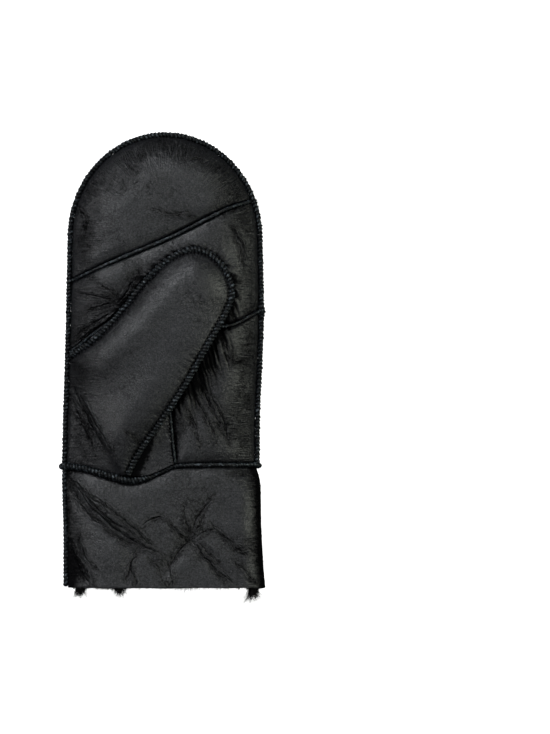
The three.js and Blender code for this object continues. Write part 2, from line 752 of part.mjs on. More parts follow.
// The wool lining: a sock inside the leather, open at the hem, where its locks stick out, and
// into the thumb. Each ring runs from the left seam over the palm side and back under.
const liningRing = 24;

// Rings of the lining: shares of the cuff's length, then of what is left up to the lining's tip.
const cuffRings = [0.01, 0.16, 0.4, 0.68, 0.9, 1];
const handRings = [0.11, 0.22, 0.34, 0.46, 0.58, 0.7, 0.8, 0.89, 0.95, 1];
const liningRings = (end) => [
  ...cuffRings.map((share) => share * cuffLength),
  ...handRings.map((share) => mix(cuffLength, end, share)),
];

function liningSection(y, inset, wall) {
  const full = Math.min(y, shoulder);
  const narrow = Math.sqrt(1 - Math.max(0, (y - shoulder) / (tipRise - inset)) ** 2);
  const left = (inset - halfWidth(full, "left")) * narrow;
  const right = (halfWidth(full, "right") - inset * (1 - foldShare(y))) * narrow;
  const points = [];
  for (let i = 0; i < liningRing; i += 1) {
    const over = i <= liningRing / 2;
    const share = (1 - Math.cos((2 * Math.PI * i) / liningRing)) / 2;
    const x = mix(left, right, share);
    const height = over ? liningTop : liningBottom;
    const p = new THREE.Vector3(x, y, height(x, y));
    points.push(p.addScaledVector(slopeNormal(height, x, y, over ? 1 : -1), -wall));
  }
  return points;
}

function lockReach(round) {
  let reach = 0.22;
  for (const lock of locks) {
    const apart = Math.abs(((round - lock.round + 1.5) % 1) - 0.5);
    reach = Math.max(reach, lock.length * (1 - 0.6 * clamp(apart / lock.width)) * (apart < 2 * lock.width ? 1 : 0));
  }
  return lockLength * reach;
}

function liningBody() {
  const skin = leather + 2 * gap;
  const outerEnd = cuffLength + handLength - 2 * liningInset;
  const innerEnd = outerEnd - 1.6 * pile;
  const outer = liningRings(outerEnd).map((y) => liningSection(y, liningInset, skin));
  const inner = liningRings(innerEnd).map((y) => liningSection(y, liningInset + pile / 2, skin + pile));
  const rings = [...outer.reverse(), ...inner];
  const mouth = outer.length;
  const tips = outer[outer.length - 1].map((p, i) => {
    const tip = p.clone().lerp(inner[0][i], 0.4);
    tip.y = -lockReach(i / liningRing);
    return tip;
  });
  rings.splice(mouth, 0, tips);
  const position = rings.flat().flatMap((p) => [p.x, p.y, p.z]);
  const index = [];
  for (let r = 0; r + 1 < rings.length; r += 1) {
    for (let i = 0; i < liningRing; i += 1) {
      const a = r * liningRing + i;
      const b = r * liningRing + ((i + 1) % liningRing);
      index.push(a, b, a + liningRing, b, b + liningRing, a + liningRing);
    }
  }
  const last = (rings.length - 1) * liningRing;
  for (let i = 1; i + 1 < liningRing; i += 1) {
    index.push(0, i + 1, i, last, last + i, last + i + 1);
  }
  const body = new THREE.BufferGeometry();
  body.setAttribute("position", new THREE.Float32BufferAttribute(position, 3));
  body.setIndex(index);
  return facingOut(body);
}

// Booleans for the lining's opening into the thumb.
const wasm = await Module();
wasm.setup();

function solid(body) {
  const bare = new THREE.BufferGeometry();
  bare.setAttribute("position", body.getAttribute("position"));
  if (body.index) bare.setIndex(body.index);
  const merged = mergeVertices(bare, 1e-4);
  return new wasm.Manifold(
    new wasm.Mesh({
      numProp: 3,
      vertProperties: new Float32Array(merged.getAttribute("position").array),
      triVerts: new Uint32Array(merged.index.array),
    }),
  );
}

function geometryOf(made) {
  const mesh = made.getMesh();
  const body = new THREE.BufferGeometry();
  body.setAttribute("position", new THREE.BufferAttribute(new Float32Array(mesh.vertProperties), 3));
  body.setIndex(new THREE.BufferAttribute(new Uint32Array(mesh.triVerts), 1));
  return body;
}

function furLining() {
  const inset = thumbHoleInset;
  const right = palmSeamPoints(8, -slotHalf - inset, 1.5 * inset, inset);
  const high = seamPoints(middleLine, 12, -slotHalf - inset).filter(
    (p) => p.x < right[right.length - 1].x - 2 && p.x > -halfPalm + 2.6 * inset,
  );
  const floor = right[0].y;
  const corner = new THREE.Vector2(high[0].x, floor);
  const hole = new THREE.Shape([...right, ...high.reverse(), corner]);
  const cutter = new THREE.ExtrudeGeometry(hole, { depth: palmThickness, bevelEnabled: false, steps: 1 });
  cutter.translate(0, 0, seamHeight);
  return geometryOf(solid(liningBody()).subtract(solid(cutter)));
}

const upward = new THREE.Vector3(0, 0, 1);
const everyUp = (points) => points.map(() => upward);

// A welt across the palm, from just inside one side seam to just inside the other.
function palmWelt(points) {
  const inset = 0.6 * sideWeltWidth;
  const path = respaced(trimmed(respaced(points, 1), inset, inset), 5.5);
  const ups = path.map((p) => slopeNormal(palmTop, p.x, p.y, 1));
  return welt(lifted(path, palmTop), ups, weltWidth, weltHeight, false);
}

function palmSeamWelt() {
  const clear = 1.3 * weltWidth;
  const path = respaced(trimmed(respaced(palmSeam, 1), clear, clear), 5);
  const ups = path.map((p) => slopeNormal(palmTop, p.x, p.y, 1));
  return welt(lifted(path, palmTop), ups, weltWidth, weltHeight, false);
}

// The side seam goes round the hand from the cuff seam's left end to its right end. It bulges
// where the middle seam runs into it on the right.
function sideSeam() {
  const low = cuffLength + sideWeltWidth;
  const out = sideWeltWidth / 2 + gap;
  const bulge = 1.4;
  const knot = middleSeam[middleSeam.length - 1];
  const path = respaced(outlineOver(low, low, out), 6.5).map((p) => {
    const near = bulge * Math.exp(-((p.distanceTo(knot) / 4) ** 2));
    return new THREE.Vector3(p.x + near, p.y, seamHeight);
  });
  return welt(path, everyUp(path), sideWeltWidth, sideWeltHeight, false);
}

function cuffSideSeam() {
  const out = sideWeltWidth / 2 + gap;
  const top = cuffLength - sideWeltWidth;
  const path = sideStretch("left", 0.5, top).filter((p, i) => i % 2 === 0);
  const placed = path.map((p) => new THREE.Vector3(p.x - out, p.y, seamHeight));
  return welt(placed, everyUp(placed), sideWeltWidth, sideWeltHeight, false);
}

// The thumb's edge seam, round the outside of the two thumb pieces.
function thumbSeam() {
  const out = thumbWeltWidth / 2 + gap;
  const steps = 62;
  const points = [];
  for (let i = 1; i < steps; i += 1) {
    const share = i / steps;
    const p = thumbEdge.getPointAt(share);
    const along = thumbEdge.getTangentAt(share);
    along.z = 0;
    along.normalize();
    const x = p.x - along.y * out;
    const y = p.y + along.x * out;
    const fromEnds = Math.min(fromSide(x, y) - gap, y - chainY(cuffSeam, x) - weltWidth);
    if (fromEnds < thumbWeltWidth / 2) continue;
    points.push(new THREE.Vector3(x, y, palmSmooth(p.x, p.y) + p.z - (thumbDrop - thumbLip) / 2 + 0.3));
  }
  return welt(points, everyUp(points), thumbWeltWidth, thumbWeltHeight, false);
}

// The cuff seam: a closed ring over the palm side and back under, round both edges.
function cuffSeamRing() {
  const stand = weltWidth / 2 + gap;
  const over = respaced(cuffSeamPoints(28, 0), 5.5);
  const points = [];
  const ups = [];
  const middle = new THREE.Vector3(0, cuffLength, seamHeight);
  for (const p of over) {
    points.push(new THREE.Vector3(p.x, p.y, palmTop(p.x, p.y)));
    ups.push(slopeNormal(palmTop, p.x, p.y, 1));
  }
  const round = [1, -1];
  const made = { points: [], ups: [] };
  for (const side of round) {
    const x = edgeX(cuffLength, side);
    made[side] = new THREE.Vector3(x + side * (stand + 1.2), cuffLength, middle.z);
  }
  const under = respaced([ends(over)[1], ends(over)[0]], 6).map((p) => {
    return new THREE.Vector3(p.x, cuffLength, backBottom(p.x, cuffLength));
  });
  const ring = [...points, made[1], ...under, made[-1]];
  const ringUps = [
    ...ups,
    new THREE.Vector3(1, 0, 0),
    ...under.map((p) => slopeNormal(backBottom, p.x, p.y, -1)),
    new THREE.Vector3(-1, 0, 0),
  ];
  return welt(ring, ringUps, weltWidth, weltHeight, true);
}

// Finishes.
const blackLeather = new THREE.MeshStandardMaterial({ color: 0x1c1d1f, roughness: 0.5, metalness: 0 });
const blackWool = new THREE.MeshStandardMaterial({ color: 0x0b0b0c, roughness: 0.95, metalness: 0 });
const blueBlackThread = new THREE.MeshStandardMaterial({ color: 0x161e24, roughness: 0.7, metalness: 0 });

function piece(name, body, material) {
  const mesh = new THREE.Mesh(body, material);
  mesh.name = name;
  mesh.geometry.computeVertexNormals();
  return mesh;
}

const mitten = new THREE.Group();
mitten.add(
  piece("fingertip_panel", fingertipPanel(), blackLeather),
  piece("middle_panel", middlePanel(), blackLeather),
  piece("lower_palm_panel", lowerPalmPanel(), blackLeather),
  piece("thumb_outer", thumbOuter(), blackLeather),
  piece("thumb_inner", thumbInner(), blackLeather),
  piece("back_panel", backPanel(), blackLeather),
  piece("cuff", cuff(), blackLeather),
  piece("fur_lining", furLining(), blackWool),
  piece("fingertip_seam", palmWelt(fingertipSeam), blueBlackThread),
  piece("middle_seam", palmWelt(middleSeam), blueBlackThread),
  piece("palm_seam", palmSeamWelt(), blueBlackThread),
  piece("thumb_seam", thumbSeam(), blueBlackThread),
  piece("side_seam", sideSeam(), blueBlackThread),
  piece("cuff_side_seam", cuffSideSeam(), blueBlackThread),
  piece("cuff_seam", cuffSeamRing(), blueBlackThread),
);

// The origin is under the middle of the whole mitten, on the surface that it lies on.
const box = new THREE.Box3().setFromObject(mitten);
const centre = box.getCenter(new THREE.Vector3());
mitten.position.set(-centre.x, -centre.y, -box.min.z);

export default mitten;
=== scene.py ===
"""Looks of a left-hand shearling mitten that lies on its back, seen from straight above.

All shapes are worked out in millimetres in the mitten's flat plan: x across the palm, y from
the hem to the fingertips, z up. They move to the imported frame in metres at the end.
"""

import math

import bpy
import numpy as np
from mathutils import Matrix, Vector


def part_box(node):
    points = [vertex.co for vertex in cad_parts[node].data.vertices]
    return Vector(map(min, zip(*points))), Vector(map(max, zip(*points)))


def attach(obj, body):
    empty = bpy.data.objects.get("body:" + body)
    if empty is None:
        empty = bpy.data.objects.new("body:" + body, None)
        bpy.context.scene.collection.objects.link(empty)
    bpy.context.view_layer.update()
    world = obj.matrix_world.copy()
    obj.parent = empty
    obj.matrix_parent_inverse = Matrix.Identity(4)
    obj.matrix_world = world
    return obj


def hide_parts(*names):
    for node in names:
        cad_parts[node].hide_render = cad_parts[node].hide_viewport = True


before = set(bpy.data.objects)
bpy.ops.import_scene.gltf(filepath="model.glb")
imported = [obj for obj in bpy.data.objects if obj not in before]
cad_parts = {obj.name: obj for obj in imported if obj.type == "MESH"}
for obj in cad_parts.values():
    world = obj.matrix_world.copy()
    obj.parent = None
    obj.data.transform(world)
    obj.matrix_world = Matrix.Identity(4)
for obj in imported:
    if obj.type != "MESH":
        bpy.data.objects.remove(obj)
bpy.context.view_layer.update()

# Sizes in mm, as in the part's own source: the whole, its rounded sides, its wall and seams.
CUFF = 74.0
HAND = 202.8
TIP_RISE = 61.8
HALF_PALM = 57.0
FOLD_DEPTH = 14.0
PALM_THICK = 33.0
WRIST_THICK = 27.0
CUFF_THICK = 28.0
SEAM_Z = 13.0
PALM_ROLL = 38.0
BACK_ROLL = 22.0
THUMB_HEIGHT = 15.0
THUMB_ROLL = 21.0
THUMB_DENT = 2.5
LEATHER = 1.6
PILE = 4.0
GAP = 0.35
FOLD_BLEND = 18.0
GROOVE_DEPTH = 1.8
GROOVE_WIDTH = 5.0
SHOULDER = CUFF + HAND - TIP_RISE
EDGE_STEP = 0.85 * LEATHER
THUMB_DROP = 2.3 + 0.25 * LEATHER
THUMB_LIP = 0.7

# How many points are compared with a chain at a time, and how far apart the patterns of
# neighbouring seams and creases start, so that no two look the same. NO_CREASE is the distance
# that stands for none near.
BLOCK = 8000
SEAM_PATTERN_STEP = 97.0
CREASE_PATTERN_STEP = 31.0
NO_CREASE = 99.0

# Shares of HALF_PALM on the left and right, and of the palm's full thickness, by the share of
# the way up the cuff, or from it up to the shoulder.
CUFF_SIDES = {
    "up": [0, 0.46, 0.86, 1],
    "left": [1.049, 1.049, 1.063, 1.061],
    "right": [1.08, 1.043, 1.028, 0.985],
}
HAND_SIDES = {
    "up": [0, 0.22, 0.51, 0.7, 1],
    "left": [1.061, 1.049, 1.026, 1.016, 1],
    "right": [0.97, 0.974, 1.005, 1.016, 1],
    "full": [0, 0.6, 1, 0.95, 0.8],
}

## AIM
Nothing but the lines from the one with "const mitten = new THREE.Group();" through the one with "bpy.context.scene.collection.objects.link(empty)" should be retyped; include both and keep them exact.

## COMPLETED EXERCISE
const mitten = new THREE.Group();
mitten.add(
  piece("fingertip_panel", fingertipPanel(), blackLeather),
  piece("middle_panel", middlePanel(), blackLeather),
  piece("lower_palm_panel", lowerPalmPanel(), blackLeather),
  piece("thumb_outer", thumbOuter(), blackLeather),
  piece("thumb_inner", thumbInner(), blackLeather),
  piece("back_panel", backPanel(), blackLeather),
  piece("cuff", cuff(), blackLeather),
  piece("fur_lining", furLining(), blackWool),
  piece("fingertip_seam", palmWelt(fingertipSeam), blueBlackThread),
  piece("middle_seam", palmWelt(middleSeam), blueBlackThread),
  piece("palm_seam", palmSeamWelt(), blueBlackThread),
  piece("thumb_seam", thumbSeam(), blueBlackThread),
  piece("side_seam", sideSeam(), blueBlackThread),
  piece("cuff_side_seam", cuffSideSeam(), blueBlackThread),
  piece("cuff_seam", cuffSeamRing(), blueBlackThread),
);

// The origin is under the middle of the whole mitten, on the surface that it lies on.
const box = new THREE.Box3().setFromObject(mitten);
const centre = box.getCenter(new THREE.Vector3());
mitten.position.set(-centre.x, -centre.y, -box.min.z);

export default mitten;
=== scene.py ===
"""Looks of a left-hand shearling mitten that lies on its back, seen from straight above.

All shapes are worked out in millimetres in the mitten's flat plan: x across the palm, y from
the hem to the fingertips, z up. They move to the imported frame in metres at the end.
"""

import math

import bpy
import numpy as np
from mathutils import Matrix, Vector


def part_box(node):
    points = [vertex.co for vertex in cad_parts[node].data.vertices]
    return Vector(map(min, zip(*points))), Vector(map(max, zip(*points)))


def attach(obj, body):
    empty = bpy.data.objects.get("body:" + body)
    if empty is None:
        empty = bpy.data.objects.new("body:" + body, None)
        bpy.context.scene.collection.objects.link(empty)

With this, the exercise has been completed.